Hochwasser kann ausserdem zu Schäden an der Infrastruktur der Trinkwasserversorgung führen. Der Eintritt von Flutwasser in das Gebäude eines Grundwasserbrunnens kann Pumpstationen beschädigen oder elektronische Steuerungselemente ausser Betrieb setzen. Ausserdem besteht die Gefahr, dass Flutwasser in den Brunnenschacht gelangt, was eine aufwendige Reinigung des gesamten Brunnens zur Folge hat. Der durch Dauerregen aufgeweichte Boden ist zudem anfällig für Erosionen oder Murgänge, was Trinkwasserleitungen freilegen und zerstören kann. Die Reparatur dieser Einrichtungen ist nicht nur kostspielig, sondern erfordert auch Zeit, was zu einer vorübergehenden Unterbrechung der Wasserversorgung führen kann. Im Extremfall kann die Infrastrukturschädigung so weitreichend sein, dass ganze Gemeinden tagelang oder sogar für Wochen ohne Zugang zu sauberem Trinkwasser bleiben.
Versorgungen, die von wenigen Trinkwasserressourcen abhängig sind, sind besonders durch Hochwasser gefährdet. Ist eine Hauptwasserquelle beeinträchtigt, haben die betroffenen Gemeinden nur begrenzte Alternativen. Generell lohnt es sich für Versorgungen, wenn sie ihre Trinkwasserressourcen diversifizieren und möglichst ein weiteres Standbein aufbauen oder die Vernetzung mit Nachbargemeinden vorantreiben. So kann in Notsituationen auf eine zweite Trinkwasserressource zurückgegriffen oder über Transportleitungen Trinkwasser von benachbarten Wasserversorgungen bezogen werden. Das ist nicht nur im Fall eines Hochwassers hilfreich, sondern stärkt generell die Resilienz der Versorgung gegenüber Naturgefahren, Verunreinigungen oder anderen Beeinträchtigungen der Trinkwasserversorgung. Gerade Grundwasserbrunnen stehen oft in topografisch tieferen Lagen und nicht selten in der Nähe von Oberflächengewässern.
Das sind gleichzeitig diejenigen Landstriche, die bei Hochwasser geflutet werden. Umso wichtiger ist dort der Gebäudeschutz. Gelangt Flutwasser in das Gebäude eines Grundwasserbrunnens, entsteht meist hoher Sachschaden. Wird zudem der Brunnenschacht verunreinigt, muss dieser aufwendig gereinigt und so lange ausgepumpt werden, bis das Rohwasser wieder klar ist. Um den Eintritt von Flutwasser zu verhindern, können spezielle Absperrungen angebracht werden, die das Gebäude bei Hochwasser schützen. Auch für den Brunnenschacht selbst existieren Vorrichtungen, die den Brunnenkopf hermetisch verschliessen und so verhindern, dass Flutwasser in den Schacht gelangen kann.
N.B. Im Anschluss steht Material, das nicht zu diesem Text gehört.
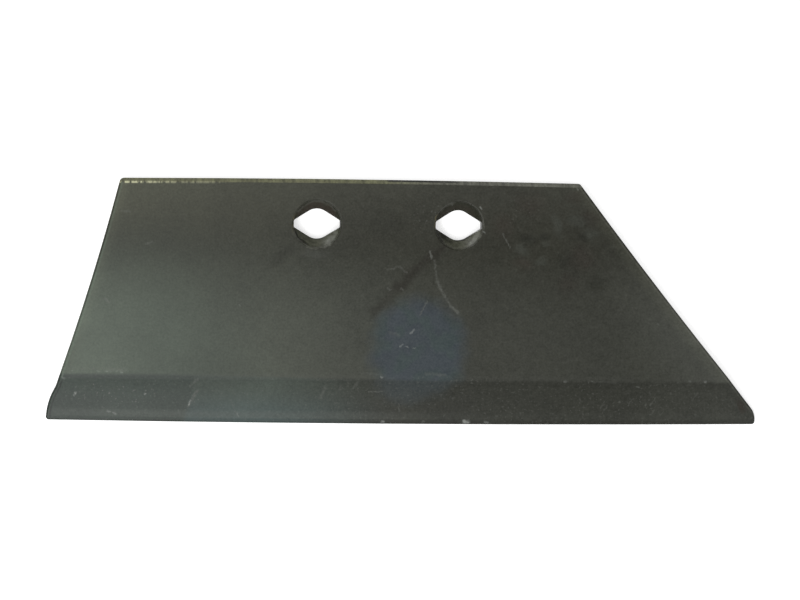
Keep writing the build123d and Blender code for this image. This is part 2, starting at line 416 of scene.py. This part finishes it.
def add_camera():
    """The camera looks down on the share that lies on the floor."""
    away = Vector((
        math.sin(CAMERA_YAW) * math.cos(CAMERA_TILT),
        math.sin(CAMERA_TILT),
        math.cos(CAMERA_YAW) * math.cos(CAMERA_TILT),
    ))
    right = Vector((0.0, 1.0, 0.0)).cross(away).normalized()
    up = away.cross(right)
    rolled_right = math.cos(CAMERA_ROLL) * right + math.sin(CAMERA_ROLL) * up
    rolled_up = -math.sin(CAMERA_ROLL) * right + math.cos(CAMERA_ROLL) * up
    data = bpy.data.cameras.new("photo_camera")
    data.sensor_width = SENSOR_WIDTH
    data.lens = CAMERA_DISTANCE / (MM_PER_PIXEL / MM_PER_METRE * PICTURE_WIDTH) * SENSOR_WIDTH
    data.clip_start = CAMERA_CLIP_START
    data.clip_end = CAMERA_CLIP_END
    camera = bpy.data.objects.new("photo_camera", data)
    bpy.context.scene.collection.objects.link(camera)
    turn = Matrix((rolled_right, rolled_up, away)).transposed().to_4x4()
    camera.matrix_world = Matrix.Translation(CAMERA_LOOKS_AT + away * CAMERA_DISTANCE) @ turn
    bpy.context.scene.camera = camera


def area_light(name, place, width, depth, watts):
    """A soft rectangular lamp aimed at the share: its width lies along X, its depth along Y."""
    data = bpy.data.lights.new(name, "AREA")
    data.shape = "RECTANGLE"
    data.size = width
    data.size_y = depth
    data.energy = watts
    lamp = bpy.data.objects.new(name, data)
    back = (Vector(place) - Vector(LAMPS_AIM_AT)).normalized()
    right = Vector((0.0, 1.0, 0.0)).cross(back).normalized()
    turn = Matrix((right, back.cross(right), back)).transposed().to_4x4()
    lamp.matrix_world = Matrix.Translation(place) @ turn
    bpy.context.scene.collection.objects.link(lamp)


def add_surroundings():
    """A plain white room round the share."""
    world = bpy.data.worlds.new("white_room")
    bpy.context.scene.world = world
    world.use_nodes = True
    background = world.node_tree.nodes["Background"]
    background.inputs["Color"].default_value = WHITE
    background.inputs["Strength"].default_value = SURROUNDINGS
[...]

Neben baulichen Massnahmen ist die Beobachtung und Überwachung der aktuellen Hochwassersituation ein weiteres wichtiges Element. Hier bieten sich einerseits Daten von meteorologischen Diensten wie MeteoSchweiz zu Hochwassergefahren und Niederschlägen an, andererseits können die Messungen des BAFU zu Abfluss und Wasserstand relevanter Gewässer beigezogen werden, um das Risiko eines möglichen Hochwassers laufend zu evaluieren. Solche Daten lassen sich auch in die Leitsysteme der Wasserversorgung integrieren, sodass die Brunnenmeisterin oder der Brunnenmeister jederzeit die relevanten Risikoparameter im Blick hat und frühzeitig Massnahmen ergreifen kann, wenn sich ein mögliches Hochwasser im eigenen Versorgungsgebiet abzeichnet.
Führt eine Hochwassersituation zu Überschwemmungen, Murgängen oder Verunreinigung der Trinkwasserressourcen und ist die normale Versorgung mit Trinkwasser dadurch erheblich gefährdet oder unmöglich, liegt eine Notlage vor. Mit der Empfehlung W1012 bietet der SVGW eine Wegleitung für die Planung und Realisierung der Trinkwasserversorgung in Notlagen (TWN), an der sich Versorger orientieren können, wie sie sich auf die Bewältigung einer Notlage vorbereiten können.